[WHAT TO WORK ON] Extract all records. Keep each one exact.

--- DATA ENTRIES ---

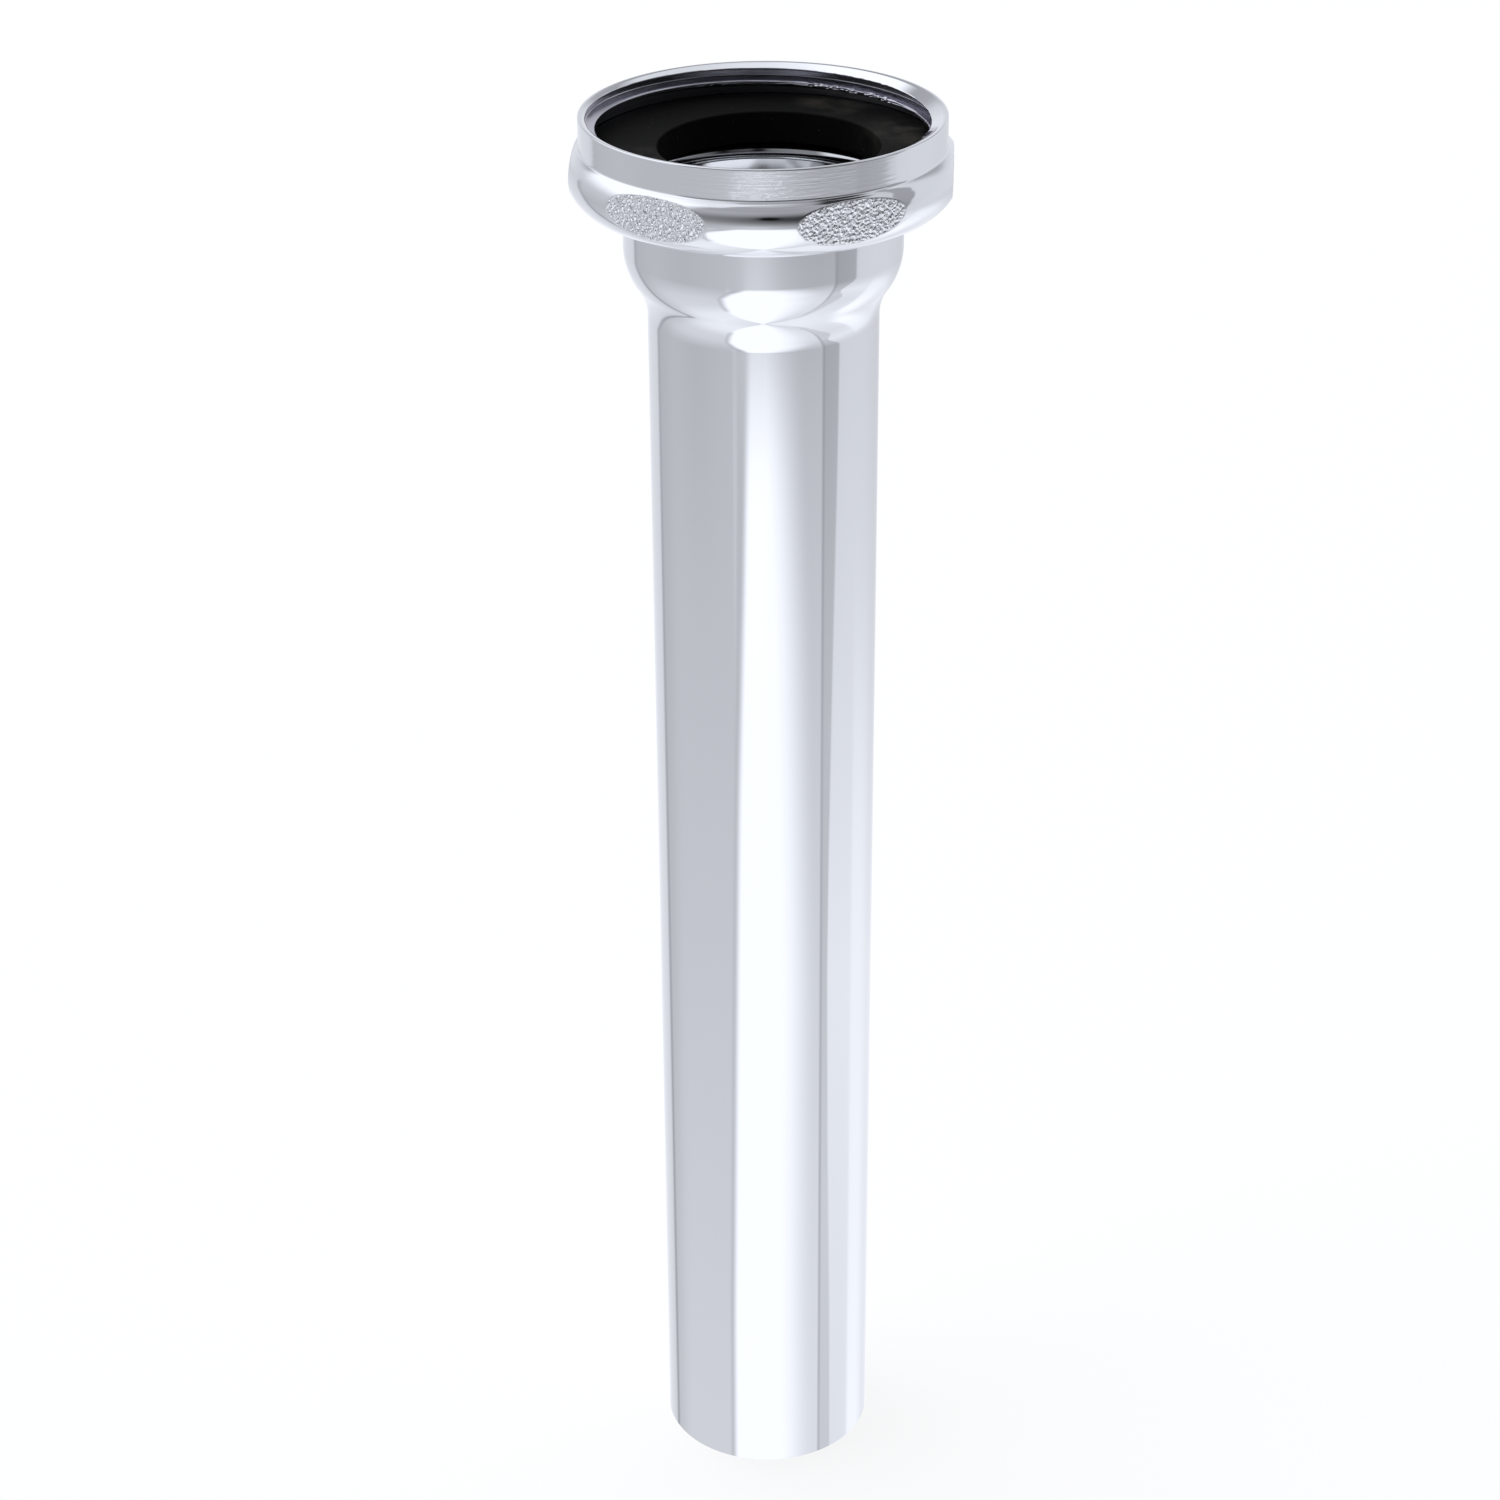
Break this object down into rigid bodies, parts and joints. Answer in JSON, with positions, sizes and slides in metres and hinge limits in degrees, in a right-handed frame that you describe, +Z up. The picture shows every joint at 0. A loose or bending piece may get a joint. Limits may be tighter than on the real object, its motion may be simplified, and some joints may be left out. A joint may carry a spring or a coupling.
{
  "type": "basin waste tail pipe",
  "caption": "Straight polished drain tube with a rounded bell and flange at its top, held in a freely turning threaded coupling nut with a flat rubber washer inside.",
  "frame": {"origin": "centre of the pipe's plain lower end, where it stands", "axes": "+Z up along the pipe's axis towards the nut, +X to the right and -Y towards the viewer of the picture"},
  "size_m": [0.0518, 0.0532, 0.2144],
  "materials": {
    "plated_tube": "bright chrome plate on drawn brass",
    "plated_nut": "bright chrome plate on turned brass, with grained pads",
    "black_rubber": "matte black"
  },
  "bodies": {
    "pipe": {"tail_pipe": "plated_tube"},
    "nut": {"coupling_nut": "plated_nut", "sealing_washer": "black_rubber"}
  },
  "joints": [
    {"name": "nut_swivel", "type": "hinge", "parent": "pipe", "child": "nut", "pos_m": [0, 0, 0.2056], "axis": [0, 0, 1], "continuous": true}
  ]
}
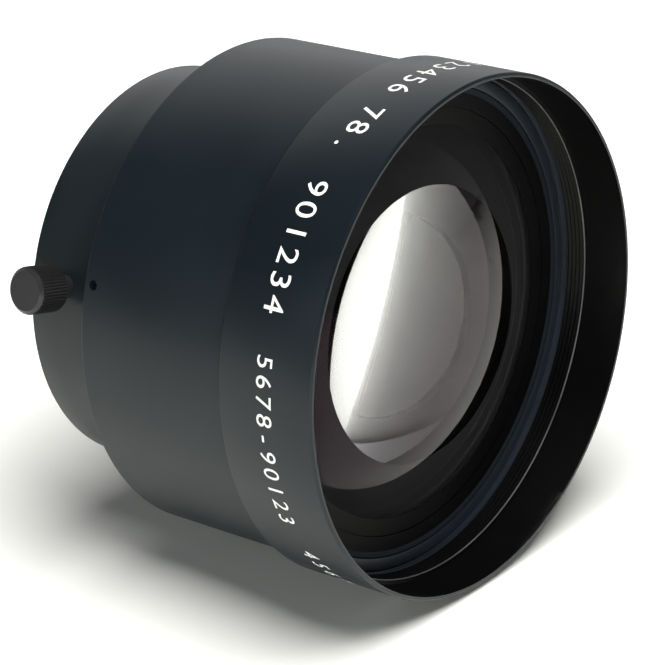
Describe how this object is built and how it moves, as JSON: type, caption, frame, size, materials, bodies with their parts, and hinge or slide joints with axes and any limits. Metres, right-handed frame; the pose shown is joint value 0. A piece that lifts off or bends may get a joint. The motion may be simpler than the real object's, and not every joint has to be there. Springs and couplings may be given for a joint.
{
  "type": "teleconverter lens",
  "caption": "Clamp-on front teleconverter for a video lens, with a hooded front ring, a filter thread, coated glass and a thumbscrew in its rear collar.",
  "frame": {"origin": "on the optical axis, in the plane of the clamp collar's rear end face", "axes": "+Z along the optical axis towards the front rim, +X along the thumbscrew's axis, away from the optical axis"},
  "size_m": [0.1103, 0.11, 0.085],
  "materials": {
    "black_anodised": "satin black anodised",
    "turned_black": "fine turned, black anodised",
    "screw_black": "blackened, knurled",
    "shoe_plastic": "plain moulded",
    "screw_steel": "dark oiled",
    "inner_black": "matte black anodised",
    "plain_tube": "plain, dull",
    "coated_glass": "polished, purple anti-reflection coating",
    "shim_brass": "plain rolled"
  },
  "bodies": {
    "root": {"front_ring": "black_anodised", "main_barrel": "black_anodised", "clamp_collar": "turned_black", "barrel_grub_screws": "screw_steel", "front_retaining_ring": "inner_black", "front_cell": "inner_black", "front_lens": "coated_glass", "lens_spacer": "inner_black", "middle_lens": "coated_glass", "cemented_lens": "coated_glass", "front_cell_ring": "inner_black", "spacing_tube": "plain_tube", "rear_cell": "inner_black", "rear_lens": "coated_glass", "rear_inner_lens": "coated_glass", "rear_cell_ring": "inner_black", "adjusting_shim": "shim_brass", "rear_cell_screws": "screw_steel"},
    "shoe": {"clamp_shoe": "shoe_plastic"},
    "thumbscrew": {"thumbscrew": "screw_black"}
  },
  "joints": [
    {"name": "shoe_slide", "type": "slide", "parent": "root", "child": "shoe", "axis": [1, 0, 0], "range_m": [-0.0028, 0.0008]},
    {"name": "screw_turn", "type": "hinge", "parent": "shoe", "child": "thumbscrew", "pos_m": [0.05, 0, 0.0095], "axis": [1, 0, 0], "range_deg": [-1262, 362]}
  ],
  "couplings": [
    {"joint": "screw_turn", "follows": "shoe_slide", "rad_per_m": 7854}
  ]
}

---

[CORRECT ANSWER]
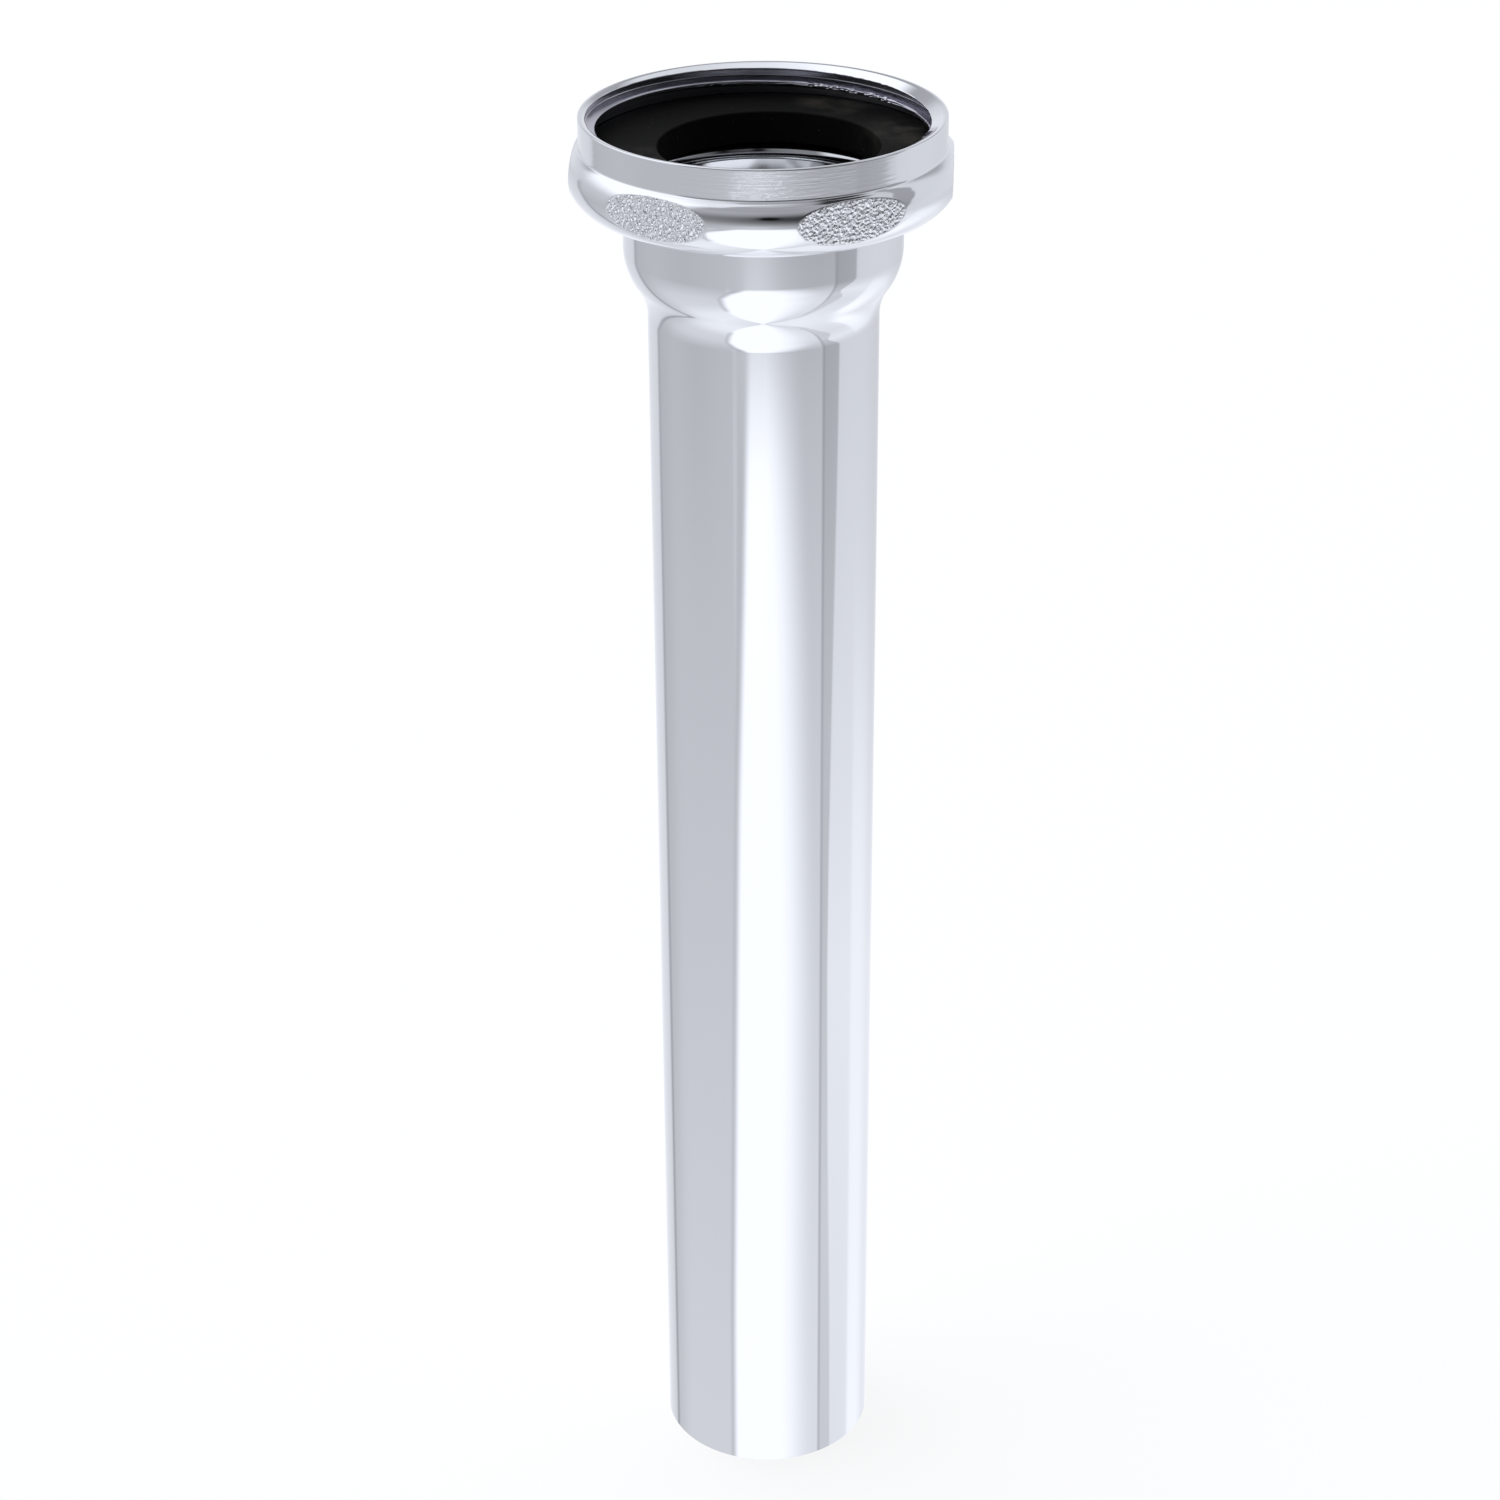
Break this object down into rigid bodies, parts and joints. Answer in JSON, with positions, sizes and slides in metres and hinge limits in degrees, in a right-handed frame that you describe, +Z up. The picture shows every joint at 0. A loose or bending piece may get a joint. Limits may be tighter than on the real object, its motion may be simplified, and some joints may be left out. A joint may carry a spring or a coupling.
{
  "type": "basin waste tail pipe",
  "caption": "Straight polished drain tube with a rounded bell and flange at its top, held in a freely turning threaded coupling nut with a flat rubber washer inside.",
  "frame": {"origin": "centre of the pipe's plain lower end, where it stands", "axes": "+Z up along the pipe's axis towards the nut, +X to the right and -Y towards the viewer of the picture"},
  "size_m": [0.0518, 0.0532, 0.2144],
  "materials": {
    "plated_tube": "bright chrome plate on drawn brass",
    "plated_nut": "bright chrome plate on turned brass, with grained pads",
    "black_rubber": "matte black"
  },
  "bodies": {
    "pipe": {"tail_pipe": "plated_tube"},
    "nut": {"coupling_nut": "plated_nut", "sealing_washer": "black_rubber"}
  },
  "joints": [
    {"name": "nut_swivel", "type": "hinge", "parent": "pipe", "child": "nut", "pos_m": [0, 0, 0.2056], "axis": [0, 0, 1], "continuous": true}
  ]
}
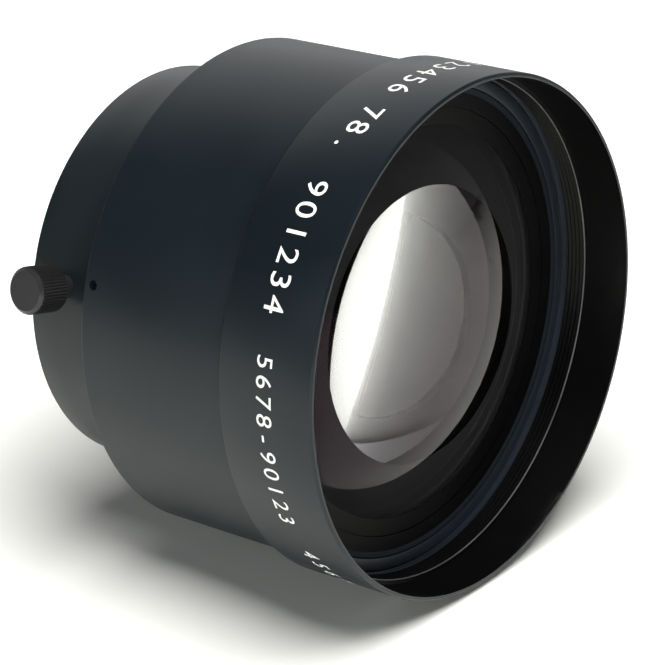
Describe how this object is built and how it moves, as JSON: type, caption, frame, size, materials, bodies with their parts, and hinge or slide joints with axes and any limits. Metres, right-handed frame; the pose shown is joint value 0. A piece that lifts off or bends may get a joint. The motion may be simpler than the real object's, and not every joint has to be there. Springs and couplings may be given for a joint.
{
  "type": "teleconverter lens",
  "caption": "Clamp-on front teleconverter for a video lens, with a hooded front ring, a filter thread, coated glass and a thumbscrew in its rear collar.",
  "frame": {"origin": "on the optical axis, in the plane of the clamp collar's rear end face", "axes": "+Z along the optical axis towards the front rim, +X along the thumbscrew's axis, away from the optical axis"},
  "size_m": [0.1103, 0.11, 0.085],
  "materials": {
    "black_anodised": "satin black anodised",
    "turned_black": "fine turned, black anodised",
    "screw_black": "blackened, knurled",
    "shoe_plastic": "plain moulded",
    "screw_steel": "dark oiled",
    "inner_black": "matte black anodised",
    "plain_tube": "plain, dull",
    "coated_glass": "polished, purple anti-reflection coating",
    "shim_brass": "plain rolled"
  },
  "bodies": {
    "root": {"front_ring": "black_anodised", "main_barrel": "black_anodised", "clamp_collar": "turned_black", "barrel_grub_screws": "screw_steel", "front_retaining_ring": "inner_black", "front_cell": "inner_black", "front_lens": "coated_glass", "lens_spacer": "inner_black", "middle_lens": "coated_glass", "cemented_lens": "coated_glass", "front_cell_ring": "inner_black", "spacing_tube": "plain_tube", "rear_cell": "inner_black", "rear_lens": "coated_glass", "rear_inner_lens": "coated_glass", "rear_cell_ring": "inner_black", "adjusting_shim": "shim_brass", "rear_cell_screws": "screw_steel"},
    "shoe": {"clamp_shoe": "shoe_plastic"},
    "thumbscrew": {"thumbscrew": "screw_black"}
  },
  "joints": [
    {"name": "shoe_slide", "type": "slide", "parent": "root", "child": "shoe", "axis": [1, 0, 0], "range_m": [-0.0028, 0.0008]},
    {"name": "screw_turn", "type": "hinge", "parent": "shoe", "child": "thumbscrew", "pos_m": [0.05, 0, 0.0095], "axis": [1, 0, 0], "range_deg": [-1262, 362]}
  ],
  "couplings": [
    {"joint": "screw_turn", "follows": "shoe_slide", "rad_per_m": 7854}
  ]
}